One woman's testimony still rings in my ears. As she was making her way to high ground, running from the great tsunami, she looked back; a number of elementary school students were crying out, running desperately. But when she looked back again, the children had vanished. One boy was going among the evacuation centers with a piece of cardboard on which he had written the name of his parent and his brothers and sisters. As we face this reality, all that is left to us is a dazed silence.

And then, in addition to the earthquake and the tsunami, we were gripped by an additional fear: fear due to the explosion of the reactors at the Fukushima Daiichi nuclear power plant, as they went out of control and spread abroad concentrated radioactivity. The Japanese scholars would tell us that these levels were "at levels that would not affect the human body", but there is no radioactivity which does not have influence in a human body.

We should remember those people who have offered up themselves in the effort to wrest control of the situation, even as fierce radioactive rays rain down on them. One can only imagine what their families are thinking as they follow the events.

One after another, messages of encouragement have been sent by brothers and sisters around the world who are linked through the Anglican Communion and other international Christian networks.

The parishioners and clergies of the dioceses of Tohoku and Kita Kanto, along with all those who suffered this disaster, are still in extreme hardship and distress. But they are not the only ones; all of us sense a terror deeper than words. However, we are not alone. Our sisters and brothers throughout the world sense this pain together with us, and hold on to our hand and will not let us go, praying with a prayer that is a veritable shout. In this very moment, our faith is being questioned.

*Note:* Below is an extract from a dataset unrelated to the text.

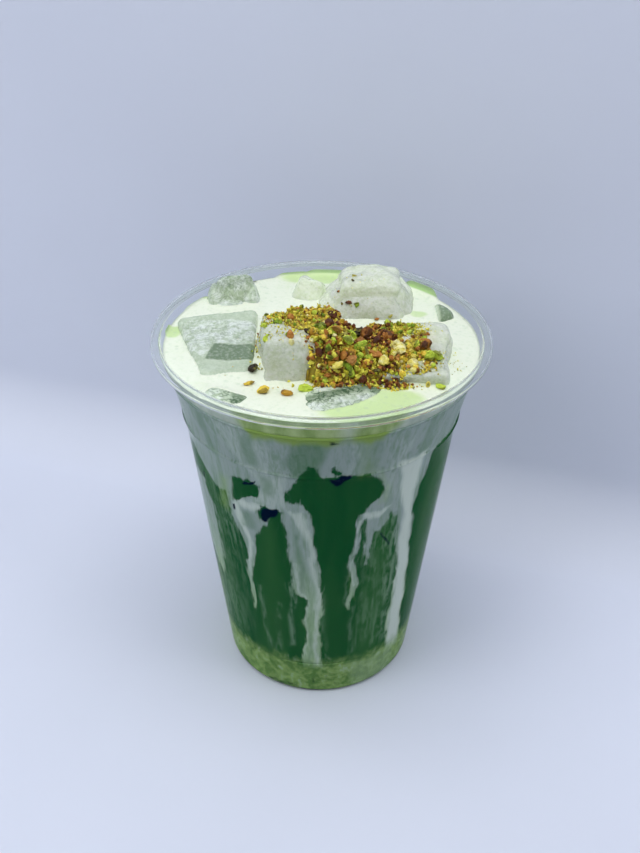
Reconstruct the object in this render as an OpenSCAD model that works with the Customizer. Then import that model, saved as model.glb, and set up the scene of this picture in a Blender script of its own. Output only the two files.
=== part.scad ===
// Iced matcha latte in a clear thermoformed cup with a rolled lip.
// The drink stands in four layers, nine pieces of ice break its surface, and
// a heap of crushed pistachio lies over the middle pieces.
// Frame: origin at the centre of the base, +Z up, -Y is the front.

/* [Cup] */
// Height from the base to the top of the lip
cup_h = 120; // [100:1:150]
// Outside diameter over the rolled lip
rim_d = 98; // [80:1:120]
// Outside diameter of the cone at its foot
base_d = 62.8; // [50:0.1:76]
// Outside diameter at the shoulder ring
shoulder_d = 82.4; // [68:0.1:100]
// Height of the shoulder ring
shoulder_h = 96.4; // [78:0.1:100]
// Wall thickness
wall = 0.5; // [0.3:0.05:1.2]
// Width of the rolled lip, from its inner edge to its outer edge
lip_w = 2.9; // [2.2:0.1:4]
// Height of the rolled lip, down to its free edge
lip_h = 3.4; // [2.6:0.1:5]
// Radius where the wall turns into the base
heel_r = 2.2; // [1:0.1:4]
// Width of the flat ring that the cup stands on
foot_w = 3; // [2:0.1:6]
// Rise of the pushed-up middle of the base
push_h = 3; // [1:0.1:6]
// Length of the slope between the foot and the pushed-up middle
push_slope = 3.5; // [2:0.1:8]

/* [Stacking rings] */
// How far the shoulder ring stands proud of the wall
shoulder_proud = 0.6; // [0.2:0.1:1.2]
// Height of the fill ring above the shoulder ring
fill_ring_rise = 15; // [10:0.5:17]
// How far the fill ring stands proud of the wall
fill_ring_proud = 0.4; // [0.2:0.1:1]
// Half the height of either ring
ring_half = 0.9; // [0.5:0.1:1.6]

/* [Drink] */
// Free space between the drink and the top of the lip
headroom = 4.2; // [4.2:0.1:8]
// Thickness of the foam
foam_t = 3.8; // [2:0.1:6]
// Thickness of the milk under the foam
milk_t = 15; // [8:0.5:25]
// Height of the pale mixed layer at the bottom, from the base
mix_h = 15; // [10:0.5:30]

/* [Ice] */
// Radius on the edges and corners of every piece
ice_round = 1.6; // [0.8:0.1:2.4]
// Gap between the ice and the wall
ice_gap = 0.4; // [0.2:0.1:1.5]

/* [Crushed pistachio] */
// Depth of the crumbs where they lie on ice
crumb_cover = 1.8; // [1:0.1:3]
// Height of the crumbs above the drink between the pieces of ice
crumb_bank = 5; // [3:0.1:7]
// Height of the lumps in the heap
crumb_lump = 0.5; // [0:0.1:1]

/* [Hidden] */
$fn = 96;
ball_fn = 12;

base_r = base_d / 2;
rim_r = rim_d / 2;
neck_r = rim_r - lip_w + wall;
roll_r = lip_w / 2;
roll_z = cup_h - roll_r;
foot_in_r = base_r - heel_r - foot_w;
push_r = foot_in_r - push_slope;

level = cup_h - headroom;
milk_top = level - foam_t;
matcha_top = milk_top - milk_t;
room_top = 2 * cup_h;

// Outside radius of the plain wall at a height.
function outer_r(z) = lookup(z, [[heel_r, base_r], [shoulder_h, shoulder_d / 2], [roll_z, neck_r]]);

// A shallow ring round the wall: points from its lower edge to its upper edge.
ring_steps = 6;
function ring_line(z, proud) = [for (i = [0:ring_steps])
    let (t = 2 * i / ring_steps - 1, h = z + ring_half * t)
    [outer_r(h) + proud * (1 + cos(180 * t)) / 2, h]];

// Points of an arc about a centre, from one angle to another.
function arc_line(c, r, a0, a1, steps = 8) = [for (i = [0:steps])
    let (a = a0 + (a1 - a0) * i / steps) [c[0] + r * cos(a), c[1] + r * sin(a)]];

wall_line = concat([[base_r, heel_r]],
                   ring_line(shoulder_h, shoulder_proud),
                   ring_line(shoulder_h + fill_ring_rise, fill_ring_proud),
                   [[neck_r, roll_z]]);
inner_line = [for (p = wall_line) [p[0] - wall, p[1]]];
floor_line = concat([[0, push_h + wall], [push_r, push_h + wall], [foot_in_r, wall]],
                    arc_line([base_r - heel_r, heel_r], heel_r - wall, -90, -10));
under_line = concat([[0, push_h], [push_r, push_h], [foot_in_r, 0]],
                    arc_line([base_r - heel_r, heel_r], heel_r, -90, -10));

// Inside radius at a height, along the inner line of the wall.
inner_table = [for (p = inner_line) [p[1], p[0]]];
function inner_r(z) = lookup(z, inner_table);
surface_r = inner_r(level);

// The cup's section: up the inside, over the rolled lip, back under the roll
// and down the outside.
module cup() {
    roll_c = [rim_r - roll_r, roll_z];
    free_edge = cup_h - lip_h;
    section = concat(floor_line, inner_line,
                     arc_line(roll_c, roll_r, 180, 0), [[rim_r, free_edge], [rim_r - wall, free_edge]],
                     arc_line(roll_c, roll_r - wall, 0, 180),
                     reversed(wall_line), reversed(under_line));
    color("gainsboro", 0.35) rotate_extrude() polygon(section);
}

function reversed(v) = [for (i = [len(v) - 1:-1:0]) v[i]];

// What fills the cup between two heights; from = 0 starts at the floor.
module fill(from, to) {
    start = from == 0 ? floor_line : [[0, from], [inner_r(from), from]];
    between = [for (p = inner_line) if (p[1] > from && p[1] < to) p];
    rotate_extrude() polygon(concat(start, between, [[inner_r(to), to], [0, to]]));
}

// Each piece of ice is a block with rounded edges: the place of its middle
// from the middle of the drink's surface, its size, its turn in degrees, and
// how wide and deep its far end is beside its near end.  Places and sizes are
// shares of the radius of the surface, so the ice fits the mouth it floats in.
left_ice        = [[-0.635, -0.088, -0.158], [0.536, 0.394, 0.656], [96, -1, 10.8], [0.55, 1]];
back_left_ice   = [[-0.617, 0.604, -0.094],  [0.350, 0.306, 0.350], [-32, 0, 10],   [1, 1]];
centre_ice      = [[-0.131, -0.254, -0.011], [0.525, 0.580, 0.482], [-2, 2, 7],     [0.84, 0.75]];
peak_ice        = [[-0.153, 0.641, -0.083],  [0.197, 0.219, 0.372], [-26, 16, -14], [0.9, 0.9]];
back_right_ice  = [[0.306, 0.547, -0.028],   [0.569, 0.482, 0.503], [-4, 0, -2],    [0.8, 0.9]];
right_ice       = [[0.779, 0.385, -0.138],   [0.197, 0.263, 0.350], [-8, -22, 30],  [1, 1]];
right_centre_ice = [[0.536, -0.252, -0.116], [0.525, 0.547, 0.460], [8, -3, -6],    [0.94, 0.94]];
front_ice       = [[0.131, -0.727, -0.171],  [0.547, 0.175, 0.350], [0, 0, 23],     [1, 1]];
front_left_ice  = [[-0.543, -0.678, -0.149], [0.263, 0.131, 0.306], [0, 0, -30],    [1, 1]];
large_ice = [left_ice, centre_ice, back_right_ice, right_centre_ice, back_left_ice];
all_ice = concat(large_ice, [peak_ice, right_ice, front_ice, front_left_ice]);

module at_ice(b)
    translate([0, 0, level]) translate(surface_r * b[0]) rotate(b[2]) children();

module ice(b) {
    half = surface_r * b[1] / 2 - [ice_round, ice_round, ice_round];
    color("honeydew", 0.7) intersection() {
        at_ice(b) hull() for (sx = [-1, 1], sy = [-1, 1], sz = [-1, 1])
            let (far = sz > 0 ? b[3] : [1, 1])
            translate([sx * half[0] * far[0], sy * half[1] * far[1], sz * half[2]])
                sphere(ice_round, $fn = ball_fn);
        ice_room();
    }
}

// The room that the ice may take: inside the wall, with a gap, and open above.
module ice_room() {
    side = [for (p = inner_line) if (p[1] > mix_h) [p[0] - ice_gap, p[1]]];
    rotate_extrude() polygon(concat([[0, mix_h], [inner_r(mix_h) - ice_gap, mix_h]], side,
                                    [[neck_r - wall - ice_gap, room_top], [0, room_top]]));
}

// A layer of the drink, cut round the pieces of ice that reach down to it.
module drink_layer(from, to, pieces) difference() {
    fill(from, to);
    for (b = pieces) ice(b);
}

module base_layer() color("#7d965f") fill(0, mix_h);
module matcha_layer() color("#17452a") drink_layer(mix_h, matcha_top, large_ice);
module milk_layer() color("#b4bfae") drink_layer(matcha_top, milk_top, all_ice);
module milk_foam() color("#e4efdc") drink_layer(milk_top, level, all_ice);

// The heap of crumbs: a height over each point of an uneven oval, worked out
// from the ice under it, and cut round that ice.
heap_c = surface_r * [0.21, -0.19];
heap_half = surface_r * [0.56, 0.4];
heap_turn = 2;
heap_rings = 10;
heap_spokes = 36;
heap_edge = 16; // the higher, the steeper the heap's edge

function turned(v, r) = // v after the turns r about X, then Y, then Z
    let (a = [v[0], v[1] * cos(r[0]) - v[2] * sin(r[0]), v[1] * sin(r[0]) + v[2] * cos(r[0])],
         b = [a[0] * cos(r[1]) + a[2] * sin(r[1]), a[1], a[2] * cos(r[1]) - a[0] * sin(r[1])])
    [b[0] * cos(r[2]) - b[1] * sin(r[2]), b[0] * sin(r[2]) + b[1] * cos(r[2]), b[2]];

// Height of a block's top face under or beside a point, falling away past its edge.
bank_slope = 1.6;
function over_ice(p, b) =
    let (top = surface_r * (b[0] + turned([0, 0, b[1][2] / 2], b[2])),
         n = turned([0, 0, 1], b[2]), ex = turned([1, 0, 0], b[2]), ey = turned([0, 1, 0], b[2]),
         z = top[2] - (n[0] * (p[0] - top[0]) + n[1] * (p[1] - top[1])) / n[2],
         d = [p[0], p[1], z] - top,
         inside = min(surface_r * b[1][0] * b[3][0] / 2 - abs(d * ex),
                      surface_r * b[1][1] * b[3][1] / 2 - abs(d * ey)))
    z + crumb_cover + bank_slope * min(0, inside);

function lump(p) = crumb_lump * (sin(31 * p[0] + 17) * cos(27 * p[1]) + 0.6 * sin(53 * p[0] - 41 * p[1]));

// How far the oval reaches at a bearing, and the height over it at a share of that reach.
function reach(a) = 1 + 0.06 * sin(3 * a + 40) + 0.05 * sin(5 * a - 70) + 0.03 * sin(8 * a + 10);
function heap_xy(a, share) =
    let (u = [heap_half[0] * cos(a), heap_half[1] * sin(a)] * reach(a) * share)
    heap_c + [u[0] * cos(heap_turn) - u[1] * sin(heap_turn), u[0] * sin(heap_turn) + u[1] * cos(heap_turn)];
function heap_z(p, share) =
    let (h = max(crumb_bank, over_ice(p, centre_ice), over_ice(p, right_centre_ice)) + lump(p))
    h * (1 - pow(share, heap_edge));

heap_points = concat(
    [[heap_c[0], heap_c[1], heap_z(heap_c, 0)]],
    [for (i = [1:heap_rings], j = [0:heap_spokes - 1])
        let (share = i / heap_rings, p = heap_xy(360 * j / heap_spokes, share))
        [p[0], p[1], heap_z(p, share)]]);
function heap_at(i, j) = 1 + (i - 1) * heap_spokes + j % heap_spokes;
heap_faces = concat(
    [for (j = [0:heap_spokes - 1]) [0, heap_at(1, j + 1), heap_at(1, j)]],
    [for (i = [1:heap_rings - 1], j = [0:heap_spokes - 1])
        [heap_at(i, j), heap_at(i, j + 1), heap_at(i + 1, j)]],
    [for (i = [1:heap_rings - 1], j = [0:heap_spokes - 1])
        [heap_at(i, j + 1), heap_at(i + 1, j + 1), heap_at(i + 1, j)]],
    [[for (j = [0:heap_spokes - 1]) heap_at(heap_rings, j)]]);

module pistachio_heap() {
    color("#a8962c") difference() {
        translate([0, 0, level]) polyhedron(heap_points, heap_faces);
        for (b = all_ice) ice(b);
    }
}

cup();
base_layer();
matcha_layer();
milk_layer();
milk_foam();
ice(left_ice);  // ice_left
ice(back_left_ice);  // ice_back_left
ice(centre_ice);  // ice_centre
ice(peak_ice);  // ice_peak
ice(back_right_ice);  // ice_back_right
ice(right_ice);  // ice_right
ice(right_centre_ice);  // ice_right_centre
ice(front_ice);  // ice_front
ice(front_left_ice);  // ice_front_left
pistachio_heap();
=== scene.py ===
import math
import random

import bmesh
import bpy
import numpy as np
from mathutils import Matrix, Vector, noise
from mathutils.bvhtree import BVHTree


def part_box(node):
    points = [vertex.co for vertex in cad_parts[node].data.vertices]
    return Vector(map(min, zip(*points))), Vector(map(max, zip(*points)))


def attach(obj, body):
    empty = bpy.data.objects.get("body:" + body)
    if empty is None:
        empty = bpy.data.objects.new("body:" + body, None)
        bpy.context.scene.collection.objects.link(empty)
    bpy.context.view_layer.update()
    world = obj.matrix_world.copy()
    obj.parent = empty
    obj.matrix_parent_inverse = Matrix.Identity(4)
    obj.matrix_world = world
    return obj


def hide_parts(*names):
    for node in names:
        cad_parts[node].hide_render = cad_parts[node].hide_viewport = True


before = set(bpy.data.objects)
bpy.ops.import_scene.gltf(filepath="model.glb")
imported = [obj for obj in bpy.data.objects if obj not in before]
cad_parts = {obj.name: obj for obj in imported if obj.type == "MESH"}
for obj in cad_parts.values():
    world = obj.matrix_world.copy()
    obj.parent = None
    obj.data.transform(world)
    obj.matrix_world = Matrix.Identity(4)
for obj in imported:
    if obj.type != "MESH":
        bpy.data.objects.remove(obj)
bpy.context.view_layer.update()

mm = 0.001
print("stage: frame loaded")

# Corners and heights that everything else is placed by, in metres; level is the top of the drink.
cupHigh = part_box("cup")[1]
foamLow, level = (corner.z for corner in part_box("milk_foam"))
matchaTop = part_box("matcha_layer")[1].z
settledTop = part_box("base_layer")[1].z


# small helpers

def smooth(low, high, value):
    t = np.clip((np.asarray(value, float) - low) / (high - low), 0, 1)
    return t * t * (3 - 2 * t)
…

Amid the rubble of the devastated areas, there was a young boy who was gritting his teeth as he walked, holding a large container full of water in both hands. He was moving through the hopelessness of that rubble, yet moving forward with hope, the hope of life itself. With him, with all those who have been afflicted in this disaster, with each and every one of us, the resurrected Lord is walking as he did on that road to Emmaus, bringing warmth to our hearts.

This year's Easter will be a very special and precious time when we take a new step toward hope, like a small shoot growing up amidst the rubble. Amen. "
Tamane Mitsuko, a 60-year-old resident, prays outside her destroyed house
in Otsuchi, Iwate prefecture March 21, 2011, (Allvoices)


  1. Erika what a very kind tribute! Japan can use all the prayers we are able to put forth and more. As the media hype dies down and focuses on other stories (which is a shame because Japan's plight has not lessened one bit), we need reminders to keep the prayers going.

  2. a wonderful prayer - sending it out for them!

  3. So sad. What a beautiful and moving post, Erika~

  4. This is such a sad tragedy and it is still ongoing for them.

  5. It's such a tragedy what has happened there, many prayers being sent to them.

  6. Thank you for posting this. Send more prayers!

  7. Sending prayers, love, hugs & positive energy...

  8. A very sweet prayer and such a tragic event,

  9. Erika, what a moving post. Those words really sum up the human cost of the devastation. Reading them made me cry.

    I was reading about the engineers working on the nuclear plant recently, trying to keep things under control but basically giving themselves a death sentence in the process. Sometimes it stuns me how noble people can be; true heroes.

  10. And thank you Chloe! Your wonderfully generous donation will go a long way to help those you are suffering and need our help. Thank you so much :)

  11. Such a terrible disaster...
    Thanx for sharing your thoughts and this beautiful parayer. Suz

  12. Erika
    You have written a very special tribute. Hopefully Japan will stay in all of our prayers fro the years to come.

  13. Once again Erika, a beautiful and moving prayer for the people of Japan. The enormity of this disaster is truly overwhelming and yes, prayers and help will undoubtedly be needed for a long, long time.